Reproduce the first line and every line after it, exactly, through the one containing "concentric coloured rings.". Leave out the rest.

━━━━━━━━━━━━━━━━━━━━

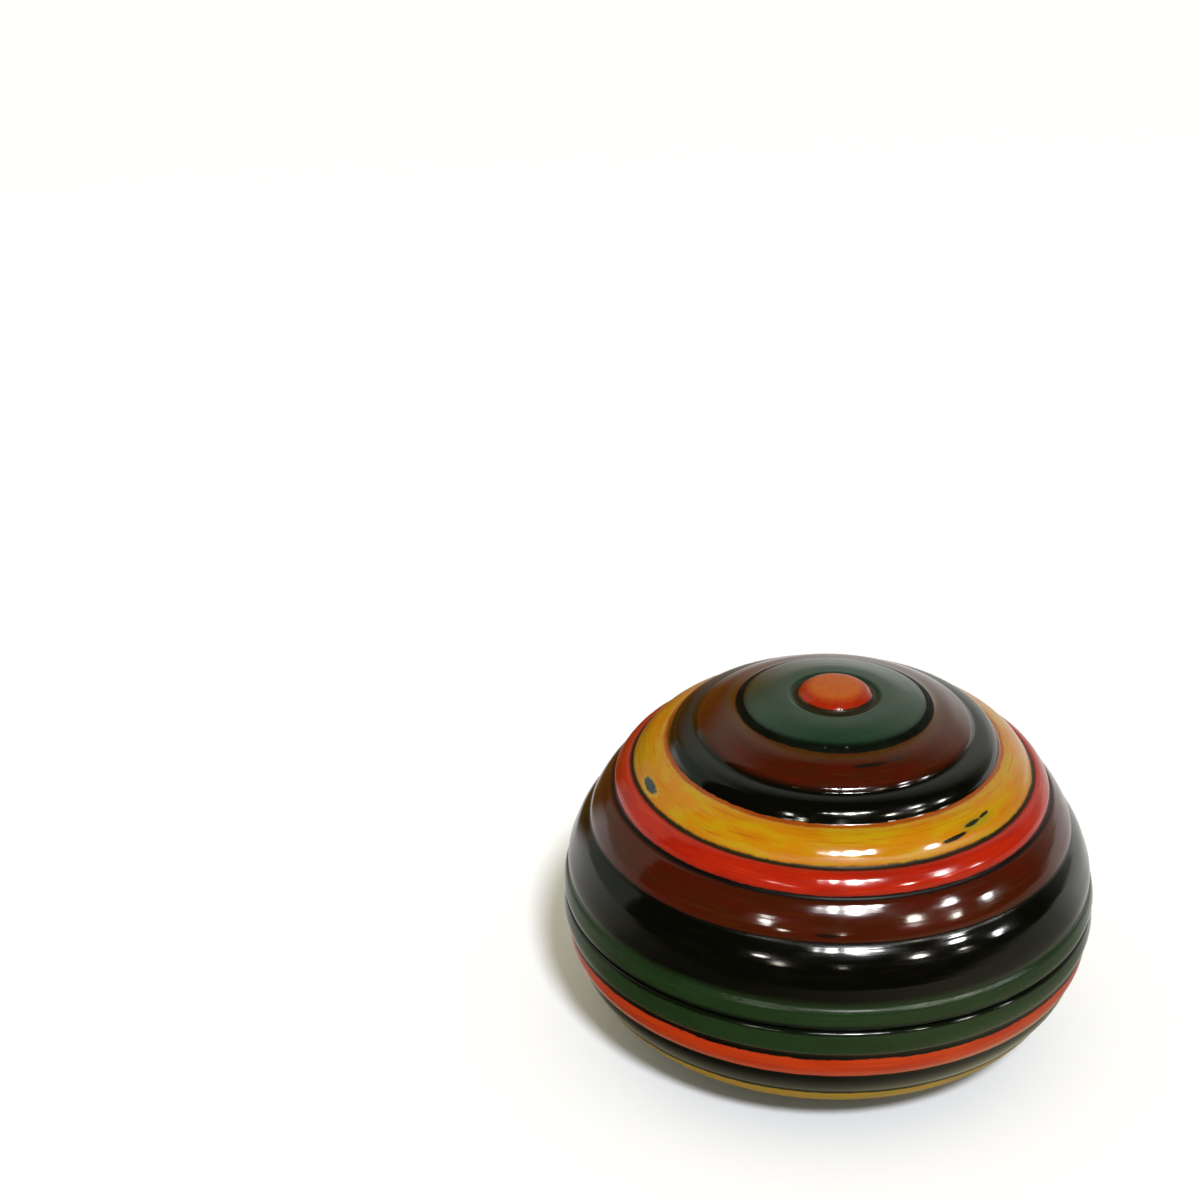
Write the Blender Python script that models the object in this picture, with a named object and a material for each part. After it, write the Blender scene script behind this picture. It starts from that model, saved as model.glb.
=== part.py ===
"""Round lidded incense box, turned from wood and lacquered in concentric coloured rings.

The box stands on the floor plane, centred on the origin, with Z up. Its two pieces share one
axis: a hollow domed lid, which drops over the upstanding lip of a hollow bowl. Outside, every
ring of colour is a turned bead with a round back, and narrow hollow grooves part some of them.
A raised dot is turned at the centre of the lid.
"""

import math
from typing import NamedTuple

import bpy
import bmesh
from mathutils import Vector

MM = 0.001

# Driving dimensions of the outside
JOINT_RADIUS = 37.2 * MM
LID_RISE = 30.3 * MM
BOWL_DROP = 21.6 * MM
FOOT_RADIUS = 18.5 * MM
FOOT_HEIGHT = 0.9 * MM
FOOT_WIDTH = 3.0 * MM

# Fullness of the two outer curves: 2 and 2 make an ellipse, and more makes a squarer shoulder
LID_CROWN_POWER = 2.17
LID_FLANK_POWER = 1.62
BOWL_FLANK_POWER = 3.7
BOWL_BELLY_POWER = 1.84

# Walls, and the joint between the pieces
WALL = 3.6 * MM
FLOOR = 4.0 * MM
FLOOR_RADIUS = 19.3 * MM
LIP_HEIGHT = 2.6 * MM
LIP_THICKNESS = 1.6 * MM
LIP_CLEARANCE = 0.35 * MM
JOINT_GAP = 0.3 * MM
RIM_ROUNDING = 0.5 * MM

# Fineness of the turned surfaces
SIDES = 48
RING_STEP = 1.6 * MM
CAVITY_STEPS = 7
RIM_STEPS = 2
CURVE_SAMPLES = 600
MERGE_DISTANCE = 0.001 * MM
SHARP_ANGLE = math.radians(32)


class Ring(NamedTuple):
    """One turned ring: its lacquer, its width along the curve, and the form of its back.

    The crown is how far the back stands up, or how deep a hollow groove is where it is negative.
    A fullness of 2 is a plain round back, and more is flatter with rounder edges. A lean above 1
    moves the crest down towards the ring's lower edge. The inset is how far that lower edge lies
    inside the base curve.
    """

    lacquer: str
    width: float
    crown: float
    fullness: float = 2.0
    lean: float = 1.0
    inset: float = 0.0


# The rings are laid out in proportion to these widths. The lid's first is the dot at its centre.
LID_RINGS = (
    Ring("orange", 5.05 * MM, 1.05 * MM, fullness=6.0, lean=1.15, inset=-0.08 * MM),
    Ring("black", 1.25 * MM, -0.34 * MM, inset=-0.06 * MM),
    Ring("green", 7.65 * MM, 0.47 * MM, fullness=3.0, lean=1.3, inset=-0.13 * MM),
    Ring("brown", 6.25 * MM, 0.63 * MM, fullness=3.2, lean=1.5, inset=0.3 * MM),
    Ring("black", 4.65 * MM, 0.91 * MM, fullness=1.7, lean=1.1, inset=0.49 * MM),
    Ring("yellow", 5.45 * MM, 0.81 * MM, fullness=1.7, lean=0.87, inset=-0.11 * MM),
    Ring("black", 1.15 * MM, -0.29 * MM, inset=-0.3 * MM),
    Ring("red", 2.95 * MM, 0.39 * MM, fullness=3.7, inset=-0.1 * MM),
    Ring("black", 1.1 * MM, -0.29 * MM, lean=0.9, inset=-0.19 * MM),
    Ring("brown", 5.35 * MM, 0.3 * MM, fullness=2.9, lean=1.34, inset=0.13 * MM),
    Ring("black", 8.7 * MM, 0.83 * MM, fullness=3.2, lean=1.22, inset=0.31 * MM),
    Ring("green", 2.85 * MM, 0.36 * MM, fullness=3.1, lean=0.9),
)
BOWL_RINGS = (
    Ring("green", 3.2 * MM, 0.32 * MM),
    Ring("black", 1.0 * MM, -0.2 * MM),
    Ring("orange", 3.2 * MM, 0.32 * MM),
    Ring("black", 4.4 * MM, 0.32 * MM),
    Ring("yellow", 4.2 * MM, 0.24 * MM),
    Ring("black", 14.3 * MM, 0.5 * MM),
)

LACQUER_COLOURS = {
    "orange": (0.52, 0.09, 0.03),
    "red": (0.42, 0.015, 0.007),
    "yellow": (0.49, 0.19, 0.01),
    "green": (0.02, 0.045, 0.025),
    "brown": (0.05, 0.013, 0.005),
    "black": (0.006, 0.005, 0.004),
}
LACQUER_ROUGHNESS = 0.12


def lid_curve(radius, rise, angle):
    """Point of a domed curve: the centre of the dome at angle 0, its foot at a right angle."""
    along = radius * math.sin(angle) ** (2 / LID_CROWN_POWER)
    up = rise * math.cos(angle) ** (2 / LID_FLANK_POWER)
    return Vector((along, 0, up))


def bowl_curve(radius, drop, angle):
    """Point of a bellied curve: its brim at angle 0, its lowest point at a right angle."""
    along = radius * math.cos(angle) ** (2 / BOWL_FLANK_POWER)
    down = drop * math.sin(angle) ** (2 / BOWL_BELLY_POWER)
    return Vector((along, 0, -down))


def bowl_angle_at_radius(brim_radius, radius):
    """Angle at which the bellied curve of the given brim radius has come in to a radius."""
    return math.acos((radius / brim_radius) ** (BOWL_FLANK_POWER / 2))


def bowl_drop_through(angle, depth):
    """Drop of the bellied curve that reaches a depth at an angle."""
    return depth / math.sin(angle) ** (2 / BOWL_BELLY_POWER)


def lid_angle_at_height(rise, height):
    """Angle at which the domed curve of the given rise has come down to a height."""
    return math.acos((height / rise) ** (LID_FLANK_POWER / 2))


# Heights that follow from the driving dimensions, from the floor upwards
FOOT_ANGLE = bowl_angle_at_radius(JOINT_RADIUS, FOOT_RADIUS)
BOWL_BRIM = FOOT_HEIGHT - bowl_curve(JOINT_RADIUS, BOWL_DROP, FOOT_ANGLE).z
BOWL_FACE = BOWL_BRIM + RIM_ROUNDING
LID_FACE = BOWL_FACE + JOINT_GAP
LID_BRIM = LID_FACE + RIM_ROUNDING
LIP_TOP = BOWL_FACE + LIP_HEIGHT
REBATE_TOP = LIP_TOP + LIP_CLEARANCE
INNER_FLOOR = FOOT_HEIGHT + FLOOR

# Radii that follow from them, from the outside inwards
CAVITY_RADIUS = JOINT_RADIUS - WALL
LIP_RADIUS = CAVITY_RADIUS + LIP_THICKNESS
REBATE_RADIUS = LIP_RADIUS + LIP_CLEARANCE
RIM_FACE_RADIUS = JOINT_RADIUS - RIM_ROUNDING


def outward(step):
    """Direction square to a step of a half section, out of the solid."""
    return Vector((-step.z, 0, step.x)).normalized()


def ring_marks(curve, rings):
    """Points that part the rings along a base curve, each moved in by its ring's inset."""
    lengths = [0.0]
    for before, after in zip(curve, curve[1:]):
        lengths.append(lengths[-1] + (after - before).length)
    total_width = sum(ring.width for ring in rings)
    marks = [curve[0]]
    reached = 0.0
    index = 1
    for ring in rings:
        reached += ring.width / total_width
        goal = reached * lengths[-1]
        while index < len(curve) - 1 and lengths[index] < goal:
            index += 1
        step = curve[index] - curve[index - 1]
        mark = curve[index - 1] + step * ((goal - lengths[index - 1]) / step.length)
        marks.append(mark - outward(step) * ring.inset)
    return marks


def back_height(ring, share, is_dot):
    """How far a ring's back stands off its chord at a share of the way along it."""
    place = share ** ring.lean
    from_crest = place if is_dot else 2 * place - 1
    return ring.crown * (1 - abs(from_crest) ** ring.fullness)


def ring_back(start, end, ring):
    """Points of a ring's back over the chord from start to end. A dot starts on the axis."""
    chord = end - start
    steps = max(2, round(chord.length / RING_STEP))
    is_dot = start.x == 0
    points = []
    for step in range(steps + 1):
        height = back_height(ring, step / steps, is_dot)
        points.append(start + chord * (step / steps) + outward(chord) * height)
    points[-1] = end
    if is_dot:
        points[0] = Vector((0, 0, start.z + ring.crown))
    return points


def ringed_surface(curve, rings):
    """Runs of profile points, one for each ring, laid along a base curve."""
    marks = ring_marks(curve, rings)
    runs = []
    for ring, start, end in zip(rings, marks, marks[1:]):
        runs.append((ring.lacquer, ring_back(start, end, ring)))
    return runs


def rim_arc(start, end):
    """Quarter round from the end of a wall to the flat face of its rim."""
    corner = Vector((start.x, 0, end.z))
    points = []
    for step in range(RIM_STEPS + 1):
        turn = math.pi / 2 * step / RIM_STEPS
        across = (start.x - end.x) * (1 - math.cos(turn))
        along = (corner.z - start.z) * math.sin(turn)
        points.append(Vector((start.x - across, 0, start.z + along)))
    return points


def sampled(curve, first_angle, last_angle, steps, lift):
    """Points of a curve between two angles, raised by the height of the curve's own zero."""
    points = []
    for step in range(steps + 1):
        share = step / steps
        angle = first_angle * (1 - share) + last_angle * share
        points.append(curve(angle) + Vector((0, 0, lift)))
    return points


def lid_profile():
    """Half section of the lid, from the top of the dome round to the top of the hollow."""
    dome = sampled(
        lambda angle: lid_curve(JOINT_RADIUS, LID_RISE, angle),
        0, math.pi / 2, CURVE_SAMPLES, LID_BRIM,
    )
    runs = ringed_surface(dome, LID_RINGS)
    brim = Vector((JOINT_RADIUS, 0, LID_BRIM))
    rim = rim_arc(brim, Vector((RIM_FACE_RADIUS, 0, LID_FACE)))
    runs.append((LID_RINGS[-1].lacquer, rim))
    cavity_rise = LID_RISE - WALL
    cavity_start = lid_angle_at_height(cavity_rise, REBATE_TOP - LID_BRIM)
    cavity = sampled(
        lambda angle: lid_curve(CAVITY_RADIUS, cavity_rise, angle),
        cavity_start, 0, CAVITY_STEPS, LID_BRIM,
    )
    rebate = [
        rim[-1],
        Vector((REBATE_RADIUS, 0, LID_FACE)),
        Vector((REBATE_RADIUS, 0, REBATE_TOP)),
    ]
    runs.append(("black", rebate + cavity))
    return runs


def bowl_profile():
    """Half section of the bowl, from the centre of its hollow over the lip and down to the foot."""
    floor_angle = bowl_angle_at_radius(CAVITY_RADIUS, FLOOR_RADIUS)
    cavity_drop = bowl_drop_through(floor_angle, BOWL_BRIM - INNER_FLOOR)
    cavity = sampled(
        lambda angle: bowl_curve(CAVITY_RADIUS, cavity_drop, angle),
        floor_angle, 0, CAVITY_STEPS, BOWL_BRIM,
    )
    rim = rim_arc(
        Vector((JOINT_RADIUS, 0, BOWL_BRIM)), Vector((RIM_FACE_RADIUS, 0, BOWL_FACE))
    )
    lip = [
        Vector((CAVITY_RADIUS, 0, LIP_TOP)),
        Vector((LIP_RADIUS, 0, LIP_TOP)),
        Vector((LIP_RADIUS, 0, BOWL_FACE)),
        rim[-1],
    ]
    inside = [Vector((0, 0, INNER_FLOOR))] + cavity + lip
    belly = sampled(
        lambda angle: bowl_curve(JOINT_RADIUS, BOWL_DROP, angle),
        0, FOOT_ANGLE, CURVE_SAMPLES, BOWL_BRIM,
    )
    foot = [
        belly[-1],
        Vector((FOOT_RADIUS, 0, 0)),
        Vector((FOOT_RADIUS - FOOT_WIDTH, 0, 0)),
        Vector((FOOT_RADIUS - FOOT_WIDTH, 0, FOOT_HEIGHT)),
        Vector((0, 0, FOOT_HEIGHT)),
    ]
    runs = [("black", inside), (BOWL_RINGS[0].lacquer, rim[::-1])]
    runs += ringed_surface(belly, BOWL_RINGS)
    runs.append(("black", foot))
    return runs


def lacquer_material(lacquer):
    """Glossy lacquer of one colour, made once and shared by both pieces."""
    name = "lacquer_" + lacquer
    if name in bpy.data.materials:
        return bpy.data.materials[name]
    material = bpy.data.materials.new(name)
    material.use_nodes = True
    shader = material.node_tree.nodes["Principled BSDF"]
    colour = LACQUER_COLOURS[lacquer]
    shader.inputs["Base Color"].default_value = (*colour, 1)
    shader.inputs["Roughness"].default_value = LACQUER_ROUGHNESS
    shader.inputs["Metallic"].default_value = 0
    material.diffuse_color = (*colour, 1)
    return material


def turned_piece(name, runs):
    """Spin the runs of a closed half section about Z into one solid, a lacquer for each run."""
    mesh = bpy.data.meshes.new(name)
    slots = []
    bm = bmesh.new()
    for lacquer, points in runs:
        if lacquer not in slots:
            slots.append(lacquer)
            mesh.materials.append(lacquer_material(lacquer))
        corners = [bm.verts.new(point) for point in points]
        edges = [bm.edges.new(pair) for pair in zip(corners, corners[1:])]
        known = set(bm.faces)
        bmesh.ops.spin(
            bm, geom=corners + edges, cent=(0, 0, 0), axis=(0, 0, 1),
            angle=2 * math.pi, steps=SIDES, use_merge=True,
        )
        for face in bm.faces:
            if face not in known:
                face.material_index = slots.index(lacquer)
    bmesh.ops.remove_doubles(bm, verts=bm.verts, dist=MERGE_DISTANCE)
    bmesh.ops.recalc_face_normals(bm, faces=bm.faces)
    bm.to_mesh(mesh)
    bm.free()
    mesh.shade_smooth()
    mesh.set_sharp_from_angle(angle=SHARP_ANGLE)
    piece = bpy.data.objects.new(name, mesh)
    bpy.context.scene.collection.objects.link(piece)
    return piece


def main():
    for old in list(bpy.data.objects):
        bpy.data.objects.remove(old)
    box = bpy.data.objects.new("incense_box", None)
    bpy.context.scene.collection.objects.link(box)
    for piece in (turned_piece("bowl", bowl_profile()), turned_piece("lid", lid_profile())):
        piece.parent = box


main()
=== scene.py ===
"""Looks of the round lidded incense box: lacquer rings on turned beads, floor, light and camera.

The lid and the bowl are turned again here, finely, on the same curves and rings as the solids.
Lengths are in metres and angles in degrees unless a name says otherwise. Azimuths go round the
turning axis, with 0 at the side that faces the camera and positive to the camera's right.
"""

import math
from typing import NamedTuple

import bpy
import numpy as np
from mathutils import Euler, Matrix, Vector

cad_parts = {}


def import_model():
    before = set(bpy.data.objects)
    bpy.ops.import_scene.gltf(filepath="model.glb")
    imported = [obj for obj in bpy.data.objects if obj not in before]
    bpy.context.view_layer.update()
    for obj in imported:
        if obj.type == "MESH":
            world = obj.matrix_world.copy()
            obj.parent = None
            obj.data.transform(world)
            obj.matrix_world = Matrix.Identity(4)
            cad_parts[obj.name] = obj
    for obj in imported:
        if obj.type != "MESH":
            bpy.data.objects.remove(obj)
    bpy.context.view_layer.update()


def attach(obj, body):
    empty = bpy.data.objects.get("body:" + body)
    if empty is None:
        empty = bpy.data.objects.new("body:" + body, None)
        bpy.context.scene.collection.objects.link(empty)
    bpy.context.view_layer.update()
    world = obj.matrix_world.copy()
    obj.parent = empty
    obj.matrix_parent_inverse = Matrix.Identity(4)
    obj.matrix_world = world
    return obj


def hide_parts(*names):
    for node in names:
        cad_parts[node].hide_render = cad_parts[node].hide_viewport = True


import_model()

MM = 0.001

# Outside of the box, as in the solids
JOINT_RADIUS = 37.2 * MM
LID_RISE = 30.3 * MM
BOWL_DROP = 21.6 * MM
FOOT_RADIUS = 18.5 * MM
FOOT_HEIGHT = 0.9 * MM
FOOT_WIDTH = 3.0 * MM
LID_CROWN_POWER = 2.17
LID_FLANK_POWER = 1.62
BOWL_FLANK_POWER = 3.7
BOWL_BELLY_POWER = 1.84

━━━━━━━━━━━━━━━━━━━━

(RESPONSE TO THE TASK):
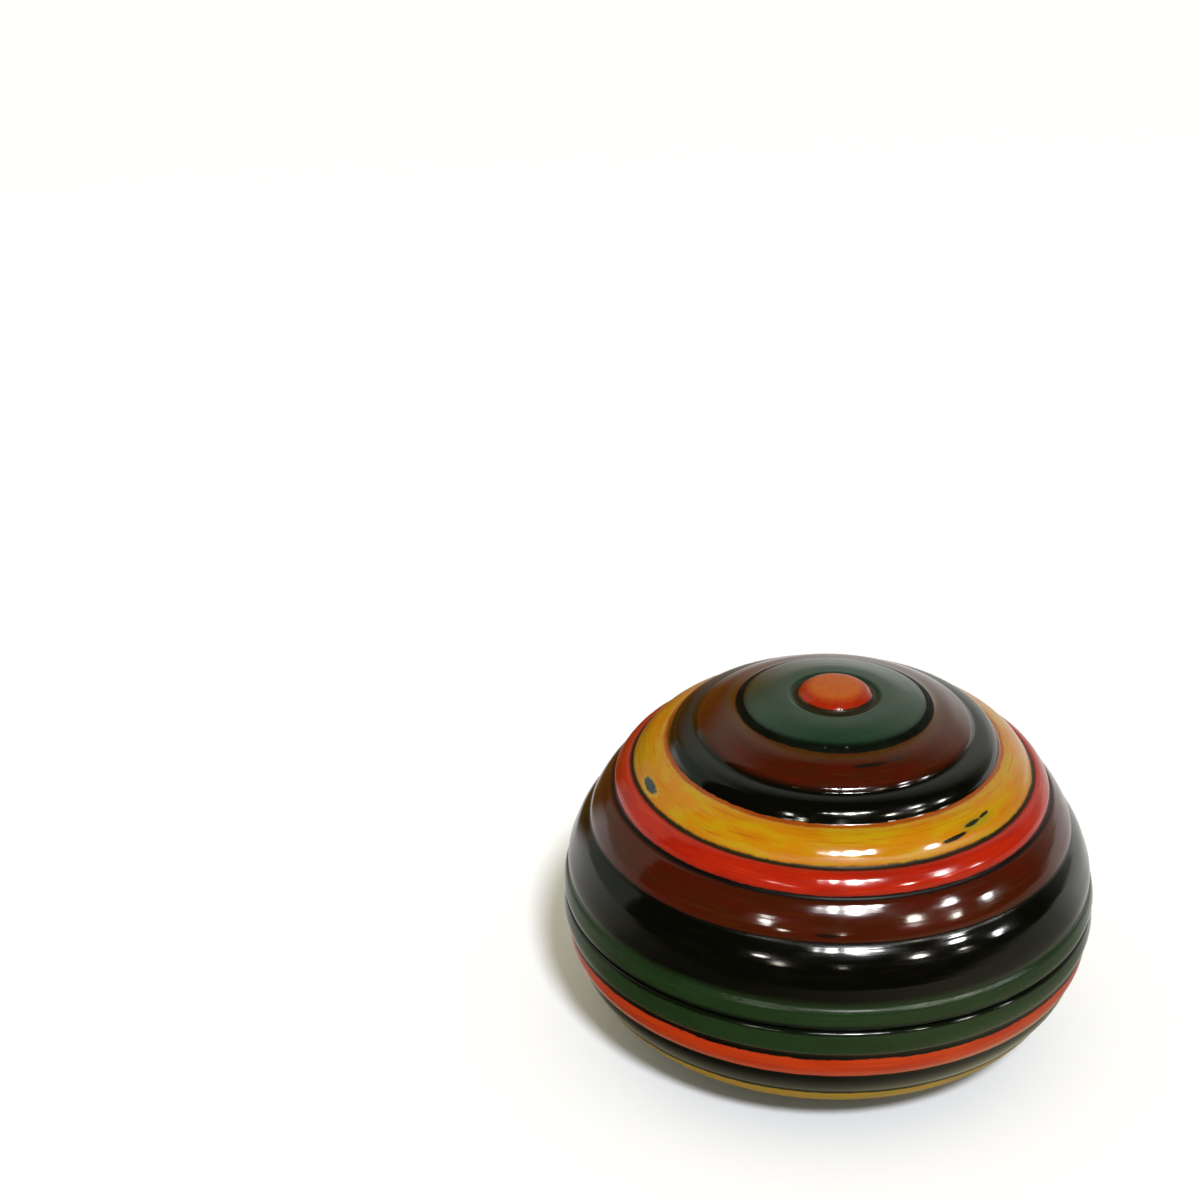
Write the Blender Python script that models the object in this picture, with a named object and a material for each part. After it, write the Blender scene script behind this picture. It starts from that model, saved as model.glb.
=== part.py ===
"""Round lidded incense box, turned from wood and lacquered in concentric coloured rings.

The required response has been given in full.